TASK INSTRUCTIONS — The lines to reproduce run from the first one through the line containing "const rimTopFall = 0.7;". Reproduce them exactly.

DATA EXTRACT —
********
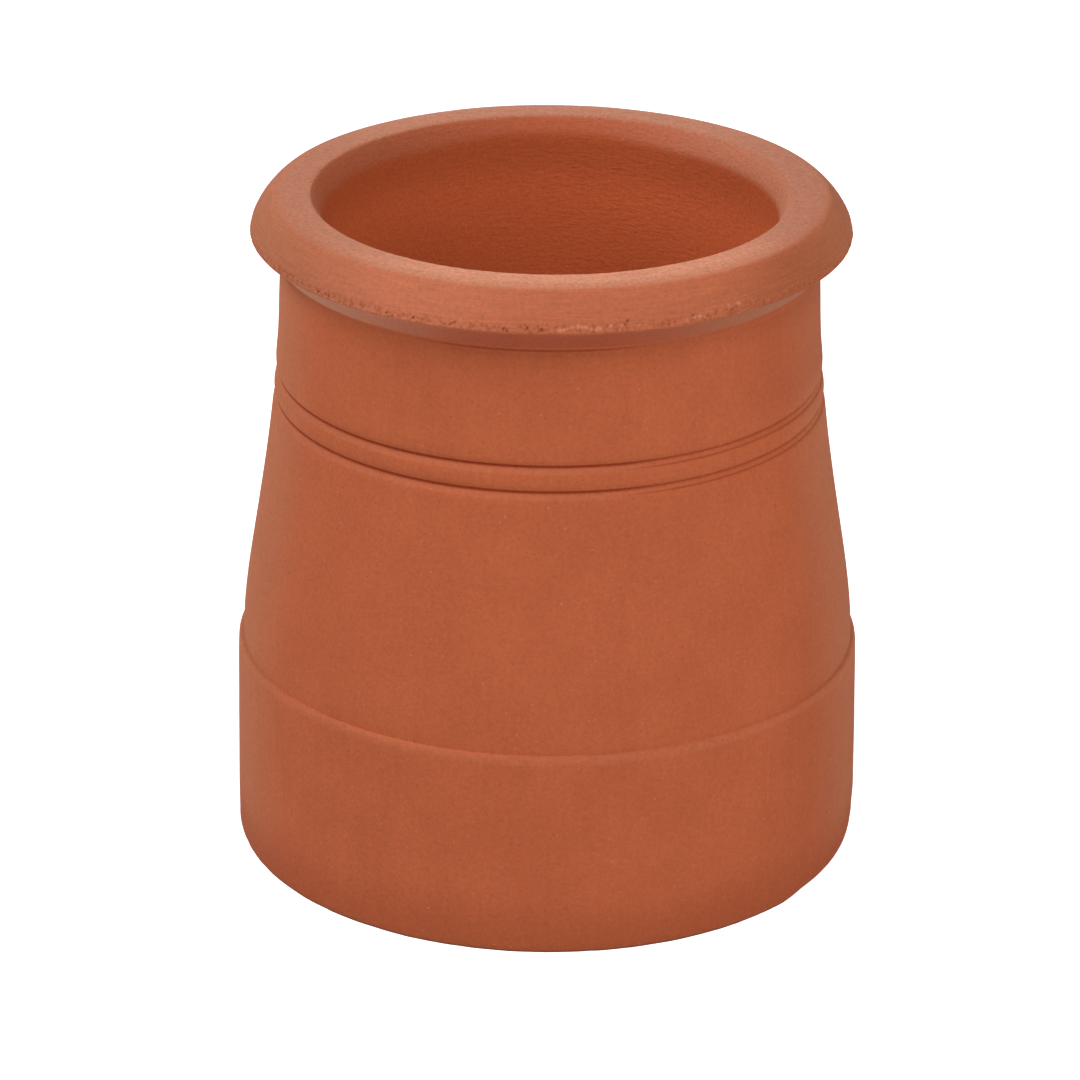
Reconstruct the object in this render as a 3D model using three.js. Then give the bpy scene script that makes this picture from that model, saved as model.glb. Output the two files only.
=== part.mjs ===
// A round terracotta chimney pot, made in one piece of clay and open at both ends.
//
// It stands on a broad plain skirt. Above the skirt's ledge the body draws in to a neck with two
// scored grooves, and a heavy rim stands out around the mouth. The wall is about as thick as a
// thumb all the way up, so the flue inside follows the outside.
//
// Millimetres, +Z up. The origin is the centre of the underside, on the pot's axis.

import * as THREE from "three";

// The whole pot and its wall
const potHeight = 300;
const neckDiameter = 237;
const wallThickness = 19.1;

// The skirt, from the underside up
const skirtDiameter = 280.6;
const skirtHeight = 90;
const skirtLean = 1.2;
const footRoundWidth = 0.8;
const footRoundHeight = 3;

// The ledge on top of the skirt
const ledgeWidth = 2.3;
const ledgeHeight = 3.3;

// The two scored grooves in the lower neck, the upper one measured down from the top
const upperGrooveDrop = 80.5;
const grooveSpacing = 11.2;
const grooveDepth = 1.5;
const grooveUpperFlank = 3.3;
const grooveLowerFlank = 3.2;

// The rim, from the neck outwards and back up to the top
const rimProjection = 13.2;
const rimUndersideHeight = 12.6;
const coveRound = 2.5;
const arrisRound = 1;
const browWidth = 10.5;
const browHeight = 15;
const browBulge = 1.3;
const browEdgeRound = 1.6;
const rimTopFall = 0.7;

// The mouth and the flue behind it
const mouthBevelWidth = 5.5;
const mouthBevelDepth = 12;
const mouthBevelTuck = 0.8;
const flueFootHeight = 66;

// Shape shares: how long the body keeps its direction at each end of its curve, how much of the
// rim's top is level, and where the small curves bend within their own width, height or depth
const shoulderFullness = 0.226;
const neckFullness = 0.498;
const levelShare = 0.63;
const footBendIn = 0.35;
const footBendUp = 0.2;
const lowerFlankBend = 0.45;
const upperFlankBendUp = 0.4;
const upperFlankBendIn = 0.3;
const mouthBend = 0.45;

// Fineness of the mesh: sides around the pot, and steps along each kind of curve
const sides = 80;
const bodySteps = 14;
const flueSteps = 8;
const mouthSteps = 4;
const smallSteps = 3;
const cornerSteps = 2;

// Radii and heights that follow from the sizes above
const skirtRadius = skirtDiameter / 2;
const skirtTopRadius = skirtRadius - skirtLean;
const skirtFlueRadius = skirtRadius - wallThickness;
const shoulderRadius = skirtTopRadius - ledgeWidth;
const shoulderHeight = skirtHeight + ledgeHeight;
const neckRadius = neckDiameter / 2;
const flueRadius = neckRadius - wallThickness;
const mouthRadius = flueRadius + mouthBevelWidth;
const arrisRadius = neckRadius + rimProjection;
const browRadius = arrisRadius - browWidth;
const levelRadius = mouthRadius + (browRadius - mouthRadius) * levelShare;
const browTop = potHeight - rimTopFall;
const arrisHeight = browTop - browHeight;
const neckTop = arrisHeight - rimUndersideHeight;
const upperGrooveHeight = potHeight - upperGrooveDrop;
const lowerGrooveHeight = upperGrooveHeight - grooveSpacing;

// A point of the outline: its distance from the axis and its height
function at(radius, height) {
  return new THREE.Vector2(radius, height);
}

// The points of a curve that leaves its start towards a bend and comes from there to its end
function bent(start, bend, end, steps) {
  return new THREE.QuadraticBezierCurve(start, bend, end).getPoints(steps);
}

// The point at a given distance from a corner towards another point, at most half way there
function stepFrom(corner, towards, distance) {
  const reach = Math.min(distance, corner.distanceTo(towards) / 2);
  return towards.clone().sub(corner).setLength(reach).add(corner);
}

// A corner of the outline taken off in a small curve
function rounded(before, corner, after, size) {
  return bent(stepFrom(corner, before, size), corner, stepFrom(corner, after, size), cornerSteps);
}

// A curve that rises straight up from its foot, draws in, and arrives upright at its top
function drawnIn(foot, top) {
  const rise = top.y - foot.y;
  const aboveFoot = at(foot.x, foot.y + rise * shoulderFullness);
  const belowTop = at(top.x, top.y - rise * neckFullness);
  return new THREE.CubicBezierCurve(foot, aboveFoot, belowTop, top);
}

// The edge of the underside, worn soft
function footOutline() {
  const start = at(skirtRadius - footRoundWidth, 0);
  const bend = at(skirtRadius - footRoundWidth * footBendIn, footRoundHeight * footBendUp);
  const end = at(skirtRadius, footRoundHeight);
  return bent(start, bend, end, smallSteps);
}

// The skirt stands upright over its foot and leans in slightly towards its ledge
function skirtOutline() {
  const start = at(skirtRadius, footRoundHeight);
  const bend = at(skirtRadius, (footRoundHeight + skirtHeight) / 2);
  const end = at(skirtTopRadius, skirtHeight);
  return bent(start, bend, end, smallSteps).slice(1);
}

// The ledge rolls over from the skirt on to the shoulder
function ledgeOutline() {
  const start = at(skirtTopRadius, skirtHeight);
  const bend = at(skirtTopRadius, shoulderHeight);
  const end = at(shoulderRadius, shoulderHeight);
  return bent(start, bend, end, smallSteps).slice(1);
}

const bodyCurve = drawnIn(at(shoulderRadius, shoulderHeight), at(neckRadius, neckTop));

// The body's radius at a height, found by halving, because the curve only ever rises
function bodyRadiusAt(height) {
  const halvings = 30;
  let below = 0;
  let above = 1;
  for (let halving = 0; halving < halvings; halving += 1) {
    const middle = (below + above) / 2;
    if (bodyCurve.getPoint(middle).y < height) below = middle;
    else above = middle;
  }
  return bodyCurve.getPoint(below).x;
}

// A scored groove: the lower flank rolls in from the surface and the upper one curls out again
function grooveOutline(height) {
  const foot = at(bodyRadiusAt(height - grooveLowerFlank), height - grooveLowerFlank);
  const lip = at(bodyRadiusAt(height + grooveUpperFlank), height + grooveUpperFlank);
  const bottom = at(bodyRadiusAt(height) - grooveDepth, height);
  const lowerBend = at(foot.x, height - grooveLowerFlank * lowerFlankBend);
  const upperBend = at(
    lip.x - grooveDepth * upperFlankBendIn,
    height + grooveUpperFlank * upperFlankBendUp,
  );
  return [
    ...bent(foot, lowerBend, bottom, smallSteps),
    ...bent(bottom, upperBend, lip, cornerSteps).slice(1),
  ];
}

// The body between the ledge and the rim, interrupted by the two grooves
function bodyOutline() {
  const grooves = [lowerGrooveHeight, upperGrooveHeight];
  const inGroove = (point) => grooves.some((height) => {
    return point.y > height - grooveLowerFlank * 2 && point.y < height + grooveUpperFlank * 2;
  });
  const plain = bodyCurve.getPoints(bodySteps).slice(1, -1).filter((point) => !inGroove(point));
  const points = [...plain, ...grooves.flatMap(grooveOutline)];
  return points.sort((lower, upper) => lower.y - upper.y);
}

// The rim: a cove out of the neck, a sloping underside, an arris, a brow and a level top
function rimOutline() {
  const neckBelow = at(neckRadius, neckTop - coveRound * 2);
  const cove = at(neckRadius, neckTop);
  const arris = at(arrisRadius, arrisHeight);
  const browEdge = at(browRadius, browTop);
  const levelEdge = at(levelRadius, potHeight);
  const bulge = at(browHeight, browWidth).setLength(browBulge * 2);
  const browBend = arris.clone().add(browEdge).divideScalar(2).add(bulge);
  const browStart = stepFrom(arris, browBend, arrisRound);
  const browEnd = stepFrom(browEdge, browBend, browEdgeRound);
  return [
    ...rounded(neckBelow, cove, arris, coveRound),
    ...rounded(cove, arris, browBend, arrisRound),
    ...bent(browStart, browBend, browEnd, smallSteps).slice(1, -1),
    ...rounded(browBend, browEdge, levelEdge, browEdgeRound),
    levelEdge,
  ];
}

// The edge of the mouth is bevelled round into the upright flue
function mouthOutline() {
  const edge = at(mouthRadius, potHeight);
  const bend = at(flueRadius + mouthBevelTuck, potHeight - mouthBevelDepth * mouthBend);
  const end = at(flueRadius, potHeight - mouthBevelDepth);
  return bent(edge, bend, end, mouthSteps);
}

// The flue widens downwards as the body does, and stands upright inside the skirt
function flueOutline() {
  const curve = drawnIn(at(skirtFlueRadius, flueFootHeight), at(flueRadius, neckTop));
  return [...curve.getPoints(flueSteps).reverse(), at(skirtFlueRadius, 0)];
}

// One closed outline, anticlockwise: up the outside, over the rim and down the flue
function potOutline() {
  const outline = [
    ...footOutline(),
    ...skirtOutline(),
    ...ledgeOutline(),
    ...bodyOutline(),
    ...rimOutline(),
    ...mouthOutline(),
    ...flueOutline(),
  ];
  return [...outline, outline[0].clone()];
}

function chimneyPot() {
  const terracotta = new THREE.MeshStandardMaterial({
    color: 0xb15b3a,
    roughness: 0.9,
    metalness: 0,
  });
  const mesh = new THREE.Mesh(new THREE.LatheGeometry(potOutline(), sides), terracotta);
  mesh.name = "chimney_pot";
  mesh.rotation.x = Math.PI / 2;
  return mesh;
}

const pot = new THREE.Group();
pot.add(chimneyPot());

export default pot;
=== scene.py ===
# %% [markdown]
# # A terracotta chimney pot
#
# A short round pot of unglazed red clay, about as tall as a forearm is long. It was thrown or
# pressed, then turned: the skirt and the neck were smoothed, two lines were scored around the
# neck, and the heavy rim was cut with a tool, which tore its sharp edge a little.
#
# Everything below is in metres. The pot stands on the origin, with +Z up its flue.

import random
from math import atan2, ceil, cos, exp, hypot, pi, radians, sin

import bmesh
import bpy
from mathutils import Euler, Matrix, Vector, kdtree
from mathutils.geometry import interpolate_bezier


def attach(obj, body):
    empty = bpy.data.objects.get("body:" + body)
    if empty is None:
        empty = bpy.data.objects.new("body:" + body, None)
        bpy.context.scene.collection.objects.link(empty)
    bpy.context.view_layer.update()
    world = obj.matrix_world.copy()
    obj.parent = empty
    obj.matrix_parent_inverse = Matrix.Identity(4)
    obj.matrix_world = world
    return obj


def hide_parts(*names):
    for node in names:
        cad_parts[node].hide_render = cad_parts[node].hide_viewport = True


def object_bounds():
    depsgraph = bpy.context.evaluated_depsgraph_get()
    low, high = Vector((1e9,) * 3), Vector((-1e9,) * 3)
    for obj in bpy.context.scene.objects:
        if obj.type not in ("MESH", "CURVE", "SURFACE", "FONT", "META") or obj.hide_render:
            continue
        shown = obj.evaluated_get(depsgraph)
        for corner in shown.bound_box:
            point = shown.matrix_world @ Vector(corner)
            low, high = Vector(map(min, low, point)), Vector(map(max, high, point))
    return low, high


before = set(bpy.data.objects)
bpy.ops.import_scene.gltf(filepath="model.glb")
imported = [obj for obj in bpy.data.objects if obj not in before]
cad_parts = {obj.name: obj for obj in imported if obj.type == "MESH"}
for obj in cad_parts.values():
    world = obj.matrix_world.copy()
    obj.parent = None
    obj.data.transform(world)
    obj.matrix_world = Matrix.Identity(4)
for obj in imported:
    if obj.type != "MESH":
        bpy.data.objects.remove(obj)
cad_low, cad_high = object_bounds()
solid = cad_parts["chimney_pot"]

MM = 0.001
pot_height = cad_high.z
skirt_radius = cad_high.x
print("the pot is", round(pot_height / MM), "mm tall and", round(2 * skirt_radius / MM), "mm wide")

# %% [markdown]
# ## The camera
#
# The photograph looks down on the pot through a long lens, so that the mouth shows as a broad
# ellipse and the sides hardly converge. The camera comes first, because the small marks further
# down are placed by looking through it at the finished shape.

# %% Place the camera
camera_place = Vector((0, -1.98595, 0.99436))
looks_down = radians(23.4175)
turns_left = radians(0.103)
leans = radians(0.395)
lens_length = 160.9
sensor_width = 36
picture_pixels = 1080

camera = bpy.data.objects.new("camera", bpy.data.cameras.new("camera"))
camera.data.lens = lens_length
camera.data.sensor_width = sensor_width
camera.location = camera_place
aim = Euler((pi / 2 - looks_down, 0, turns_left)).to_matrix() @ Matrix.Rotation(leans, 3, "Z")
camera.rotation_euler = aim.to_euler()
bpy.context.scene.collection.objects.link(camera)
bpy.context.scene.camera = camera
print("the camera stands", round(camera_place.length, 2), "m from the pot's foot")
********
TASK ANSWER —
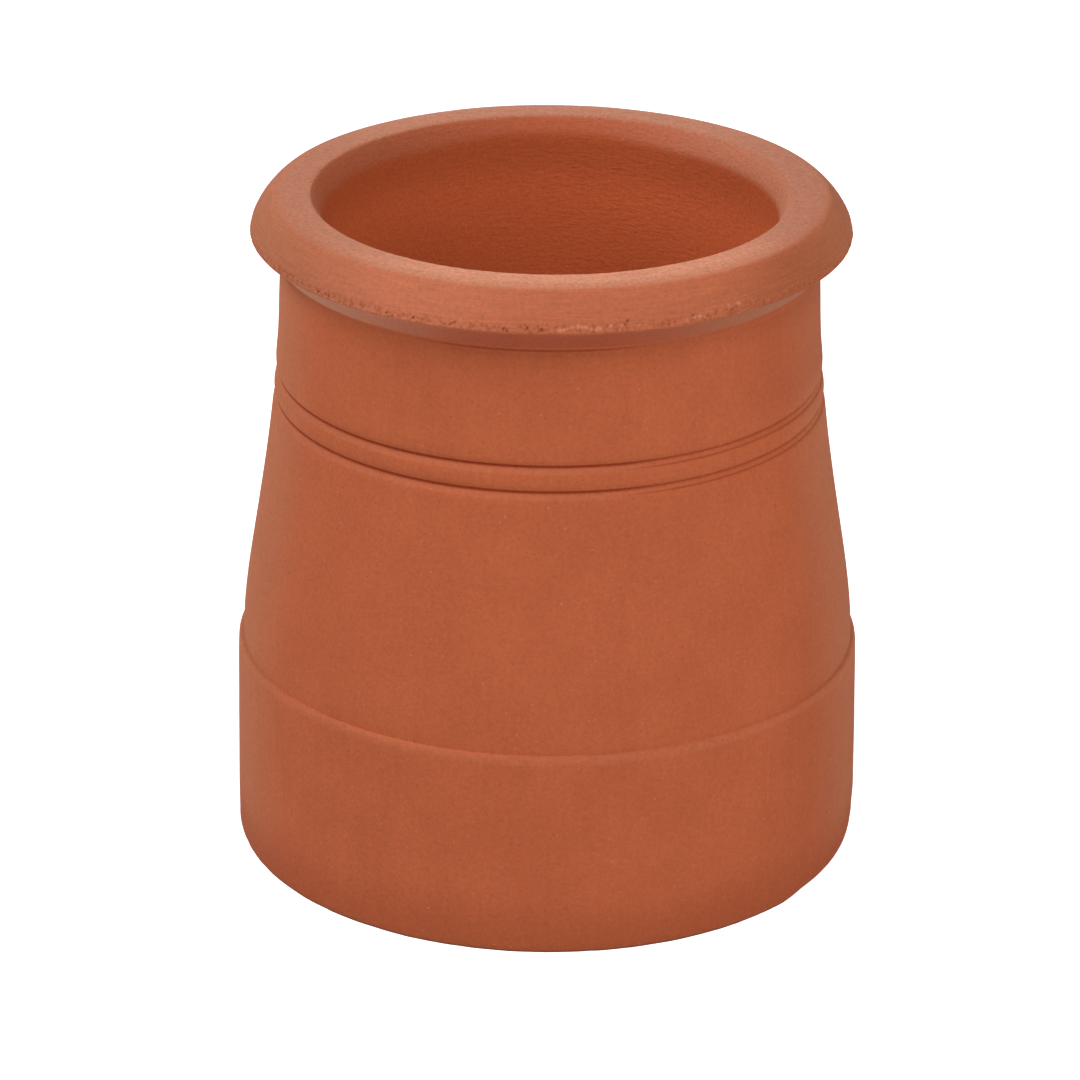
Reconstruct the object in this render as a 3D model using three.js. Then give the bpy scene script that makes this picture from that model, saved as model.glb. Output the two files only.
=== part.mjs ===
// A round terracotta chimney pot, made in one piece of clay and open at both ends.
//
// It stands on a broad plain skirt. Above the skirt's ledge the body draws in to a neck with two
// scored grooves, and a heavy rim stands out around the mouth. The wall is about as thick as a
// thumb all the way up, so the flue inside follows the outside.
//
// Millimetres, +Z up. The origin is the centre of the underside, on the pot's axis.

import * as THREE from "three";

// The whole pot and its wall
const potHeight = 300;
const neckDiameter = 237;
const wallThickness = 19.1;

// The skirt, from the underside up
const skirtDiameter = 280.6;
const skirtHeight = 90;
const skirtLean = 1.2;
const footRoundWidth = 0.8;
const footRoundHeight = 3;

// The ledge on top of the skirt
const ledgeWidth = 2.3;
const ledgeHeight = 3.3;

// The two scored grooves in the lower neck, the upper one measured down from the top
const upperGrooveDrop = 80.5;
const grooveSpacing = 11.2;
const grooveDepth = 1.5;
const grooveUpperFlank = 3.3;
const grooveLowerFlank = 3.2;

// The rim, from the neck outwards and back up to the top
const rimProjection = 13.2;
const rimUndersideHeight = 12.6;
const coveRound = 2.5;
const arrisRound = 1;
const browWidth = 10.5;
const browHeight = 15;
const browBulge = 1.3;
const browEdgeRound = 1.6;
const rimTopFall = 0.7;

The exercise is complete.